Amazon Prime Video series based on Robert Ludlum's Bourne novels piles on plot twists but is short on complexity
TREADSTONE (Tim Kring, Ben Smith). Some subtitles. All 10 episodes streaming Friday (January 10) on Amazon Prime Video Canada. Rating: NN
“Based on an organization from the Bourne series of novels by Robert Ludlum” – a tag that feels like a very elaborate way of advising viewers that Matt Damon will not be appearing in this television series – Treadstone is expensive, busy and inane.
Arriving on Amazon Prime Video on January 10, the show – developed for the USA Network by Heroes creator Tim Kring – will probably do just fine for people itching to watch more long-form espionage action now that Jack Ryan is between seasons, but it’s pretty thin stuff.
Foregoing the Bourne concept of one super-soldier trying to figure out who he is as the entire CIA hunts him across the globe, writer/producer Kring sticks close to his Heroes model, telling an ensemble story about multiple characters experiencing the same inexplicable event all over the world.

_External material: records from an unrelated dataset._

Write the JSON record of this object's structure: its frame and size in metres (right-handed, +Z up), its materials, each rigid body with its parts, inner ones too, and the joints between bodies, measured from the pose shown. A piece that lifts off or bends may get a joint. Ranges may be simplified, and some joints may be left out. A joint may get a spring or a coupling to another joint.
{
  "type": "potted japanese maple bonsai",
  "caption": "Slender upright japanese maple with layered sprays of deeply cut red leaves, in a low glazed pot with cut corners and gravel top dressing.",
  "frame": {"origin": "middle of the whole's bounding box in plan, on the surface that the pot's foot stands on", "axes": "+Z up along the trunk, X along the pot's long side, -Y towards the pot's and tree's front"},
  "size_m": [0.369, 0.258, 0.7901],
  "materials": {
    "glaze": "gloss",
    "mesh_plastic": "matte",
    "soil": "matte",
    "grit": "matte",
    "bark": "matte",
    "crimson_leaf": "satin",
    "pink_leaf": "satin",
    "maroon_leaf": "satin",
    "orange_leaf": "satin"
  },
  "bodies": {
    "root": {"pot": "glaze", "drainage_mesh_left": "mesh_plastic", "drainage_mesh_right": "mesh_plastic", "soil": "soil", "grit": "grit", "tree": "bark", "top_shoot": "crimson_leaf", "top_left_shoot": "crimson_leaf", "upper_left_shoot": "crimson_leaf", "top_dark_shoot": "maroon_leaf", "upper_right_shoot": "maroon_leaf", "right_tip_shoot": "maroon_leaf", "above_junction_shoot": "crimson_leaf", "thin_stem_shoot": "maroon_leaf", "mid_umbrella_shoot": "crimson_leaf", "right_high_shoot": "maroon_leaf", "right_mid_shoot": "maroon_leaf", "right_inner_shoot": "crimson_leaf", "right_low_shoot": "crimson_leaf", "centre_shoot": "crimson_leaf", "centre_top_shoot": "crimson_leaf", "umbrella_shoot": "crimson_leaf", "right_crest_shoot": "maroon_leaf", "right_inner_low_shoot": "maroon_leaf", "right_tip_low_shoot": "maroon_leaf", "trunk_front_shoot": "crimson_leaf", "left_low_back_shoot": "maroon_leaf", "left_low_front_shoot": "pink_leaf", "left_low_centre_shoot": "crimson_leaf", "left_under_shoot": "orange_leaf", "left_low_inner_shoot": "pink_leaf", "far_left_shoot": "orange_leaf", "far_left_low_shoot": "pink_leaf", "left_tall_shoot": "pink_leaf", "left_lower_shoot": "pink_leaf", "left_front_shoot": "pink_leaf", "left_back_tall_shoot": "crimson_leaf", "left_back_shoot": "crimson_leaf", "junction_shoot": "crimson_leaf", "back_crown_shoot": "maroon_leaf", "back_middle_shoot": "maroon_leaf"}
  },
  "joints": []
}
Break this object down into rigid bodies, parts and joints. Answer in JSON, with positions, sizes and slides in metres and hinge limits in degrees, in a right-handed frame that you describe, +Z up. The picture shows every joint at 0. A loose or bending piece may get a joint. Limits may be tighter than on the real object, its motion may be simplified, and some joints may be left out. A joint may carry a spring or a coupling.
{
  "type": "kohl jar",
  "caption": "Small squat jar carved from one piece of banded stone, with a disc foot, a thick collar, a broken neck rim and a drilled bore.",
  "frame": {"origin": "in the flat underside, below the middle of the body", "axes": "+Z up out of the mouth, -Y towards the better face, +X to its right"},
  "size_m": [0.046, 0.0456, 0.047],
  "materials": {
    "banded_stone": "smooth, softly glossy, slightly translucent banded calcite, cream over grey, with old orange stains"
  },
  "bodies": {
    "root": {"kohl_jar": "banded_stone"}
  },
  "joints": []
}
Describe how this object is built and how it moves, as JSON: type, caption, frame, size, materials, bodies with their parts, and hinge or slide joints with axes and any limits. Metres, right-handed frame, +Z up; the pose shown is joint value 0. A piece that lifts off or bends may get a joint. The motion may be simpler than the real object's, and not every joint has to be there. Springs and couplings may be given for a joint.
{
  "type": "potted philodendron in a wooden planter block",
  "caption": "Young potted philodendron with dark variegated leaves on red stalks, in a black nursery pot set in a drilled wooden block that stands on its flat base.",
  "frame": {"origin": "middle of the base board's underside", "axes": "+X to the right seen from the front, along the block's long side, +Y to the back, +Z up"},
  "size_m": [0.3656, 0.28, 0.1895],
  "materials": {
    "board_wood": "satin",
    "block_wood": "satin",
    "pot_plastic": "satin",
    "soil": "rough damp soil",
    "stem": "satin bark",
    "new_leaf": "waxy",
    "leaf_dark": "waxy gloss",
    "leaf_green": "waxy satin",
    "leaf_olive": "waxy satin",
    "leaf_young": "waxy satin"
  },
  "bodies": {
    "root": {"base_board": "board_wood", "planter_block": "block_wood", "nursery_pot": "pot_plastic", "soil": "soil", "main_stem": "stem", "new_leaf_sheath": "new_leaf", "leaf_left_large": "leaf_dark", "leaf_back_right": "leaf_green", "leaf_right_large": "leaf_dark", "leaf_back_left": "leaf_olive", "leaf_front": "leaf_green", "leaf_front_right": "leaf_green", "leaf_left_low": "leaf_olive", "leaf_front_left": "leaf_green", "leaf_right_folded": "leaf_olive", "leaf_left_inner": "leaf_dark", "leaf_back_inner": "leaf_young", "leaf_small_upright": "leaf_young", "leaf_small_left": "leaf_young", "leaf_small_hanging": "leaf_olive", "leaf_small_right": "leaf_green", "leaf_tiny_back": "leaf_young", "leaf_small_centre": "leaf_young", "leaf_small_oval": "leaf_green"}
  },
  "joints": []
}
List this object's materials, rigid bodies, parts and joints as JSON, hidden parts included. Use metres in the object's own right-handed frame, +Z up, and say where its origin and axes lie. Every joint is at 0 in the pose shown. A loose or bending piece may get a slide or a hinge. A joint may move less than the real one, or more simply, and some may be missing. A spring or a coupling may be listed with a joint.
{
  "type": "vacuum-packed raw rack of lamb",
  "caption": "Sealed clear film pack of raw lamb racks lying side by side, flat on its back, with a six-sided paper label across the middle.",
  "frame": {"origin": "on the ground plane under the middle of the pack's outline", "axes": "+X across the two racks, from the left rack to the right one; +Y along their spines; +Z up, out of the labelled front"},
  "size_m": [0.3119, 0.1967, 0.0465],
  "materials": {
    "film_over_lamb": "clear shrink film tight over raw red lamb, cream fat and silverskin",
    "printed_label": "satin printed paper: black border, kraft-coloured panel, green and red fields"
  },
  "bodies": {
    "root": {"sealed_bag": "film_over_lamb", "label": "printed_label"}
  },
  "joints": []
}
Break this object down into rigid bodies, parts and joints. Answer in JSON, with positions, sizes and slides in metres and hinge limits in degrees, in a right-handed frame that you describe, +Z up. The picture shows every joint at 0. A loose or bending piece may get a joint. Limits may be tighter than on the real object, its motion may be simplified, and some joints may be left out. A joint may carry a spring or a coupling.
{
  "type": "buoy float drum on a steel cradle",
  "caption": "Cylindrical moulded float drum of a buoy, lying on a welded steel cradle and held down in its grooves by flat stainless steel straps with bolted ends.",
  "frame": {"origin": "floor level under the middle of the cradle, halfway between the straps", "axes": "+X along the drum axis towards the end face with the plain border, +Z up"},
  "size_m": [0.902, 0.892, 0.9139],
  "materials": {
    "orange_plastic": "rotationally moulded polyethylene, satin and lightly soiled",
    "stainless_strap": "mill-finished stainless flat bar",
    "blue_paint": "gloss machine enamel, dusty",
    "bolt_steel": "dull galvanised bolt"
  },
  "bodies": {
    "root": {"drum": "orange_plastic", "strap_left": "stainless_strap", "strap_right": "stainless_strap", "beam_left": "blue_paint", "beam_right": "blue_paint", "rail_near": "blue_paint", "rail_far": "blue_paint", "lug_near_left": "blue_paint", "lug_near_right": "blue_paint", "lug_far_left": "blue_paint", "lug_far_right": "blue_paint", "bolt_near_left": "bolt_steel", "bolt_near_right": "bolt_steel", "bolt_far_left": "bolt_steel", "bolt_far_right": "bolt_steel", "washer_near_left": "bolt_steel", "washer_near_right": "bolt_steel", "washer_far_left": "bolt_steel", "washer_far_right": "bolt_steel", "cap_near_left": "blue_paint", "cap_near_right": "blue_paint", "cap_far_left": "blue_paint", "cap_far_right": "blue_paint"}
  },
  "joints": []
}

Someone is waking up sleeper agents and sending them out on assassinations, while a disgraced British journalist (Tracy Ifeachor) races around the globe to find out who’s behind it and why. Oh, and the present-day action is crosscut with a 1973 storyline about an American spy (Jeremy Irvine) whose brainwashing experience in East Germany appears to have inspired the development of the Treadstone protocols.
But where Heroes had all of its characters develop different powers, which offered some interesting variation to their arcs while also teasing the question of who could best whom in a fight, this show puts all of its characters through effectively the same experience, trying to wring out answers as their worlds are turned upside down. Ifeachor’s and Irvine’s stories blur into those of an Arctic roughneck (Brian J. Smith) and a North Korean piano teacher (Hyo-joo Han) trying to figure out how they’ve become super-soldiers meanwhile, an older Russian woman (Gabrielle Scharnitzky), who’s a different sort of sleeper, returns to Moscow to complete a mission only to find – wait for it – she’s become a target herself.
It gets really repetitive really quickly, with three or four close-quarter fights every hour, as well as at least one scene where a character discovers a friend or family member has been part of the conspiracy all along. Seriously, by the third or fourth episode it’s more shocking to discover someone isn’t in on the thing the only exceptions are the CIA agents played by Michelle Forbes and Omar Metwally, who, per franchise tradition, are mostly just there to make phone calls, stare at screens and wonder how deep this Treadstone thing goes.
Worse, Kring still hasn’t figured out that momentum isn’t the same thing as complexity: as with the Heroes series, he piles on twists to keep people coming back for more, but doesn’t really seem to care whether those twists are believable or even necessary the effect is exhausting rather than entertaining.
I will give it points for being played out in multiple languages, though – the first episode alone has scenes performed in English, German, Korean and Russian – the better to feel like a truly international narrative. I just wish it had been a narrative worth watching.